Oh and Joan liked it too.

Toro Latino

December 10, 2009

Market Harborough is a spruce, well-heeled little town where you might expect to find nice restaurants.   Some of the better ones are actually off  in the comfortable surrounding villages of South and East Leicestershire. But I’m pleased to report on a pleasant meal last night in this unpretentious Spanish resturant  situated in a side road off the main drag (Abbey Street).

Despite the name, there’s not too much  ibero-tat, but a clean. modern feel. That made it a little on the cold side atmosphere-wise as we arrived but it soon filled with good-humoured small Christmas party groups which helped warm things up. The menu is fairly standard for its type with the odd Mexican dish thrown in. We, being well up for a bit of a feast. selected three tapas to share as starters followed by main course dishes. Sardines were excellent – plenty of garlic and olive oil with some finely diced capers to give a bit of bite, and a little stew of lamb and potatoes was full-flavoured comfort food,   while  enchiladas too were tasty, generously cheesy.

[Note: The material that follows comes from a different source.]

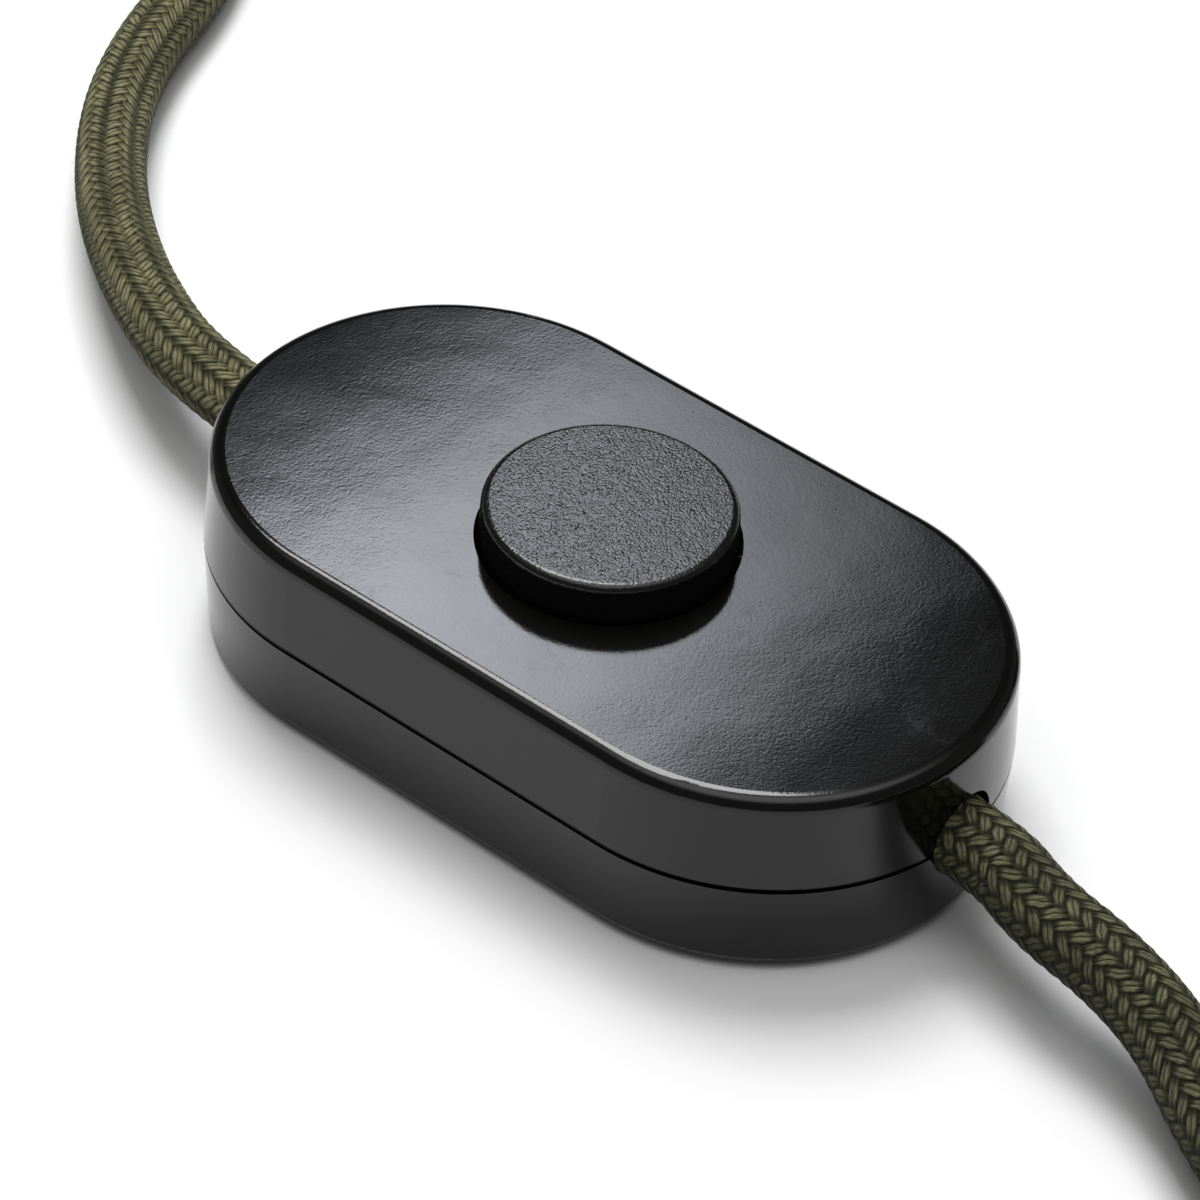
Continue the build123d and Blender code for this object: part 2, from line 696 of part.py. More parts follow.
# Button cap: cup with a stop flange under the collar of the cover
cap_roof_z = button_top_z - button_roof
with BuildPart() as button_cap:
    with BuildSketch(Plane.XZ):
        with BuildLine():
            Polyline(
                (0, button_top_z),
                (button_radius, button_top_z),
                (button_skirt_radius, button_foot_z + stop_flange_height),
                (stop_flange_radius, button_foot_z + stop_flange_height),
                (stop_flange_radius, button_foot_z),
                (button_skirt_radius - button_skirt, button_foot_z),
                (button_skirt_radius - button_skirt, cap_roof_z),
                (0, cap_roof_z),
                close=True,
            )
        make_face()
    revolve(axis=Axis.Z)
    fillet(button_cap.edges().group_by(Axis.Z)[-1], button_edge)
    with Locations(Location((0, 0, cap_roof_z), (180, 0, 0))):
        Hole(stem_radius + thread_fit, depth=stem_socket_depth)
button_cap.part.label = "button_cap"
export_step(button_cap.part, "parts/button_cap.step")

# Plunger: stem, flange under the cap, and the springy finger whose nose pushes a ratchet tooth
pawl_z = axle_z + stroke / 2 + pawl_gap
with BuildPart() as plunger:
    with BuildSketch(Plane.XY.offset(stem_foot_z)):
        Circle(stem_radius)
    extrude(amount=cap_roof_z + stem_head_height - stem_foot_z)
    with BuildSketch(Plane.XY.offset(cap_roof_z - plunger_flange_height)):
        Circle(plunger_flange_radius)
    extrude(amount=plunger_flange_height)
    with BuildSketch(Plane.XZ.offset(-finger_width / 2)):
        with BuildLine():
            Polyline(
                (finger_x[0], cap_roof_z - plunger_flange_height / 2),
                (finger_x[0], pawl_z + pawl_height),
                (pawl_reach_x, pawl_z + pawl_nose_height),
                (pawl_reach_x, pawl_z),
                (finger_x[1], pawl_z),
                (finger_x[1], cap_roof_z - plunger_flange_height / 2),
                close=True,
            )
        make_face()
    extrude(amount=finger_width)
plunger.part.label = "plunger"
export_step(plunger.part, "parts/plunger.step")

# Return spring between the frame's roof and the cap
spring_foot_z = frame_roof_z + frame_roof_height
spring_height = cap_roof_z - spring_foot_z - 2 * (spring_wire_radius + spring_play)
with BuildPart() as return_spring:
    with BuildLine() as helix:
        Helix(
            pitch=spring_height / spring_turns,
            height=spring_height,
            radius=spring_radius,
            center=(0, 0, spring_foot_z + spring_wire_radius + spring_play),
        )
    with BuildSketch(Plane(origin=helix.line @ 0, z_dir=helix.line % 0)):
        Circle(spring_wire_radius)
    sweep(is_frenet=True)
return_spring.part.label = "return_spring"
export_step(return_spring.part, "parts/return_spring.step")

# Free stretches of the lead
for name, points in (
    ("mains_cord", mains_route),
    ("mains_cord_tail", mains_tail_route),
    ("lamp_cord", lamp_route),
    ("lamp_cord_tail", lamp_tail_route),
):
    cord = swept_tube(name, points, cord_radius, bend_radii(points))
    cord.label = name
    export_step(cord, "parts/" + name + ".step")

# Coils: rings of the outer shape of the turns, two turns wide below, with the upper turns on them
coil_middle = (coil_outer + coil_inner) / 2
coil_low_top_z = coil_lift + 2 * cord_radius


def radial_plane(centre, angle, height):
    """Upright plane through a coil's axis, its x pointing outwards at the angle and its y up."""
    turned = math.radians(angle)
    outwards = (math.cos(turned), math.sin(turned), 0)
    across = (math.sin(turned), -math.cos(turned), 0)
    return Plane(origin=(centre[0], centre[1], height), x_dir=outwards, z_dir=across)


for name, centre, upper_turns in (
    ("mains_coil", mains_coil_centre, mains_upper_turns),
    ("lamp_coil", lamp_coil_centre, lamp_upper_turns),
):
    coil_axis = Axis((centre[0], centre[1], 0), (0, 0, 1))
    with BuildPart() as coil:
        with BuildSketch(radial_plane(centre, 0, coil_lift)):
            with Locations((coil_middle, cord_radius)):
                RectangleRounded(4 * cord_radius, 2 * cord_radius, coil_edge)
        revolve(axis=coil_axis)
        for turn_radius, first_angle, arc in upper_turns:
            with BuildSketch(radial_plane(centre, first_angle, coil_low_top_z)):
                with Locations((turn_radius, cord_radius - coil_edge / 2)):
                    Rectangle(2 * cord_radius, 2 * cord_radius + coil_edge)
            revolve(axis=coil_axis, revolution_arc=arc)
    coil.part.label = name
    export_step(coil.part, "parts/" + name + ".step")

# Ties: a band round the turns of each coil
inner_edge = coil_inner - cord_radius
outer_edge = coil_outer + cord_radius
middle_edge = coil_inner + cord_radius
full_height = 4 * cord_radius
mains_section = [(inner_edge, 0), (outer_edge, 0), (outer_edge, full_height), (inner_edge, full_height)]
lamp_section = [
    (inner_edge, 0),
    (outer_edge, 0),
    (outer_edge, 2 * cord_radius),
    (middle_edge, full_height),
    (inner_edge, full_height),
]
for name, centre, angle, section in (
    ("mains_coil_tie", mains_coil_centre, mains_tie_angle - tie_arc / 2, mains_section),
    ("lamp_coil_tie", lamp_coil_centre, lamp_tie_angle - tie_arc / 2, lamp_section),
):
    with BuildPart() as coil_tie:
        with BuildSketch(radial_plane(centre, angle, coil_lift)):
            Polygon(*section, align=None)
            offset(amount=tie_gap + tie_thickness)
            inside = Polygon(*section, align=None, mode=Mode.PRIVATE)
            offset(inside, amount=tie_gap, mode=Mode.SUBTRACT)
        revolve(axis=Axis((centre[0], centre[1], 0), (0, 0, 1)), revolution_arc=tie_arc)
    coil_tie.part.label = name
    export_step(coil_tie.part, "parts/" + name + ".step")

# Plug, lying on one of its flats. Its profiles run along its axis from the end of the lead.
plug_start = Vector(*mains_tail_route[-1])
plug_direction = (plug_start - Vector(*mains_tail_route[-2])).normalized()
plug_axis = Axis(plug_start, plug_direction)
plug_profile = Plane(origin=plug_start, x_dir=plug_direction, z_dir=(0, 0, 1))
plug_back = plug_relief_length
plug_face = plug_back + plug_body_length

# Strain relief: tapered sleeve with ring grooves
relief_outline = [(0, 0), (0, relief_small_radius)]
sleeve_taper = (relief_large_radius - relief_small_radius) / plug_relief_length
for groove in range(relief_grooves):
    groove_x = relief_first_groove + relief_groove_pitch * groove
    groove_end_x = groove_x + relief_groove_width
    sleeve_radius = relief_small_radius + sleeve_taper * groove_x
    relief_outline.append((groove_x, sleeve_radius))
    relief_outline.append((groove_x + relief_groove_slope, sleeve_radius - relief_groove_depth))
    relief_outline.append((groove_end_x, sleeve_radius - relief_groove_depth))
    relief_outline.append((groove_end_x + relief_groove_slope, sleeve_radius + relief_ring_step))
relief_outline.append((plug_back, relief_large_radius))
relief_outline.append((plug_back, 0))
with BuildPart() as plug_strain_relief:
    with BuildSketch(plug_profile):
        with BuildLine():
            Polyline(*relief_outline, close=True)
        make_face()
    revolve(axis=plug_axis)
plug_strain_relief.part.label = "plug_strain_relief"
export_step(plug_strain_relief.part, "parts/plug_strain_relief.step")

# Plug body: grip that widens to the round front, with two flats and their clip grooves
waist = (plug_back + plug_waist[0], plug_waist[1])
shoulder = (plug_back + plug_shoulder[0], plug_shoulder[1])
rim = (plug_back + plug_rim, plug_radius)
with BuildPart() as plug_body:
    with BuildSketch(plug_profile):
        with BuildLine():
            Polyline((plug_back, 0), (plug_back, plug_neck_radius), waist)
            ThreePointArc(waist, shoulder, rim)
            Polyline(rim, (plug_face, plug_radius), (plug_face, 0), (plug_back, 0))
        make_face()
    revolve(axis=plug_axis)
    fillet(plug_body.edges().filter_by(GeomType.CIRCLE).sort_by(plug_axis)[-1], plug_edge)
    flat_plane = Plane(origin=plug_start + plug_direction * plug_back, x_dir=plug_direction, z_dir=(0, 0, 1))
    for upright in (1, -1):
        with BuildSketch(flat_plane.offset(upright * plug_flat)):
            with Locations((plug_body_length / 2, 0)):
                Rectangle(plug_body_length + 2 * cut_margin, 4 * plug_radius)
        extrude(amount=upright * 2 * cut_margin, mode=Mode.SUBTRACT)
        with BuildSketch(flat_plane.offset(upright * plug_flat)):
            with Locations((plug_body_length - earth_clip_length / 2, 0)):
                Rectangle(earth_clip_length, earth_clip_width)
        extrude(amount=-upright * earth_clip_depth, mode=Mode.SUBTRACT)
plug_body.part.label = "plug_body"
export_step(plug_body.part, "parts/plug_body.step")

with BuildPart() as plug_earth_clips:
    for upright in (1, -1):
        with BuildSketch(flat_plane.offset(upright * (plug_flat - earth_clip_depth))):
            with Locations((plug_body_length - earth_clip_length / 2, 0)):
                Rectangle(earth_clip_length, earth_clip_width - earth_clip_gap)
        extrude(amount=upright * earth_clip_thickness)
plug_earth_clips.part.label = "plug_earth_clips"
export_step(plug_earth_clips.part, "parts/plug_earth_clips.step")

# Two round pins with domed ends
face_centre = plug_start + plug_direction * plug_face
plug_across = Vector(plug_direction.Y, -plug_direction.X, 0)
with BuildPart() as plug_pins:
    with BuildSketch(Plane(origin=face_centre, x_dir=plug_across, z_dir=plug_direction)):
        with Locations((-pin_spacing / 2, 0), (pin_spacing / 2, 0)):
            Circle(pin_radius)
    extrude(amount=pin_length)
    fillet(plug_pins.faces().sort_by(plug_axis)[-2:].edges(), pin_dome)
plug_pins.part.label = "plug_pins"
export_step(plug_pins.part, "parts/plug_pins.step")

# Lamp end of the lead: shrink sleeve, three insulated cores fanned out, and their ferrules
lead_end = Vector(*lamp_tail_route[-1])
lead_run = lead_end - Vector(*lamp_tail_route[-2])
end_heading = Vector(lead_run.X, lead_run.Y, 0).normalized()
end_across = Vector(-end_heading.Y, end_heading.X, 0)
with BuildPart() as lamp_end_sleeve:
    with BuildSketch(Plane(origin=lead_end, z_dir=end_heading)):
        Circle(end_sleeve_radius)
    extrude(amount=end_sleeve_length)
    fillet(lamp_end_sleeve.edges().sort_by(Axis(lead_end, end_heading))[-1], end_sleeve_edge)
lamp_end_sleeve.part.label = "lamp_end_sleeve"
export_step(lamp_end_sleeve.part, "parts/lamp_end_sleeve.step")

cores_start = lead_end + end_heading * end_sleeve_length
core_ends = []
with BuildPart() as lamp_end_cores:
    for leaving_across, rise, landing_across, tip_across in end_cores:
        leaving = cores_start + end_across * leaving_across + Vector(0, 0, rise)
        ahead = leaving + end_heading * end_core_ahead
        landing = cores_start + end_heading * end_core_landing + end_across * landing_across
        landing = Vector(landing.X, landing.Y, ferrule_radius + ferrule_floor_gap[0])
        reaching = cores_start + end_heading * end_core_length + end_across * tip_across
        reaching = Vector(reaching.X, reaching.Y, ferrule_radius + ferrule_floor_gap[1])
        core_ends.append((reaching, (reaching - landing).normalized()))
        core_points = [tuple(point) for point in (leaving, ahead, landing, reaching)]
        add(swept_tube("lamp end core", core_points, core_radius, end_core_bend))
lamp_end_cores.part.label = "lamp_end_cores"
export_step(lamp_end_cores.part, "parts/lamp_end_cores.step")

with BuildPart() as lamp_end_ferrules:
    for reaching, direction in core_ends:
        with BuildSketch(Plane(origin=reaching, z_dir=direction)):
            Circle(ferrule_radius)
        extrude(amount=ferrule_collar_length)
        with BuildSketch(Plane(origin=reaching, z_dir=direction)):
            Circle(ferrule_tip_radius)
        extrude(amount=ferrule_length)
lamp_end_ferrules.part.label = "lamp_end_ferrules"
export_step(lamp_end_ferrules.part, "parts/lamp_end_ferrules.step")
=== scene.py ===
import logging
import math
from dataclasses import dataclass
from enum import Enum
from typing import Any, Mapping, Sequence

import bpy
import numpy as np
from mathutils import Matrix, Vector


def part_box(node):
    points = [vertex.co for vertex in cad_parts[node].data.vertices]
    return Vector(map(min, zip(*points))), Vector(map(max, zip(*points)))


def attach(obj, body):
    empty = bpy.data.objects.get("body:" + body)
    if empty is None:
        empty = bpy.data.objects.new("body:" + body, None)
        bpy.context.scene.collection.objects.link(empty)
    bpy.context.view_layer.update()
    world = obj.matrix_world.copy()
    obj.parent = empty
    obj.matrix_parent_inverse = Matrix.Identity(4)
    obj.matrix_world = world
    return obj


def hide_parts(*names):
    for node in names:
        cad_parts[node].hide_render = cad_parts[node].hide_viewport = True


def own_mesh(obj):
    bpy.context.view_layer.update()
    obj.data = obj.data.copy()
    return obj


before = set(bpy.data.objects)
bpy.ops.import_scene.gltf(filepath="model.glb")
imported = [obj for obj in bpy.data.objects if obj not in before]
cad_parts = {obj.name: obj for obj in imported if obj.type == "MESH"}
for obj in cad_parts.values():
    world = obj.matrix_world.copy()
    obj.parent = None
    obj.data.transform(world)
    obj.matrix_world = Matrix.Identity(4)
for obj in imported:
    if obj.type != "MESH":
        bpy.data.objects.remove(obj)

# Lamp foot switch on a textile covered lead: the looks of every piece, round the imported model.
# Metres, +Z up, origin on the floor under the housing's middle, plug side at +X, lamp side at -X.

Array = np.ndarray
Colour = tuple[float, float, float]
Point = tuple[float, float, float]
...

Deborah’s chicken and seafood paella was stuffed with mussels, butterflied prawns, squid and poultry. Subtle it wasn’t, but again generous is the word that comes to mind, in quantity and flavours.  I picked fish piri piri –  some firm, flavoursome fillets in a really kicking chill dressing with plenty of chunky veg.  All our food shared this earthy, full on approach to flavour. Had just the briefest look at the wine list which was short and sensibly seemed to major on fruity upfront South American wines – the sort of undemanding stuff  that gives wine critics palpitations but is proabably right for the food here.  

Service was a bit hit and miss in truth, pleasant young people who didn’t really manage to convey the sense they had quite mastered customer service and  we struggled at times to get across what we wanted.  None the less, a  nice little neighbourhood joint offering decent value, and I’d be happy to go back.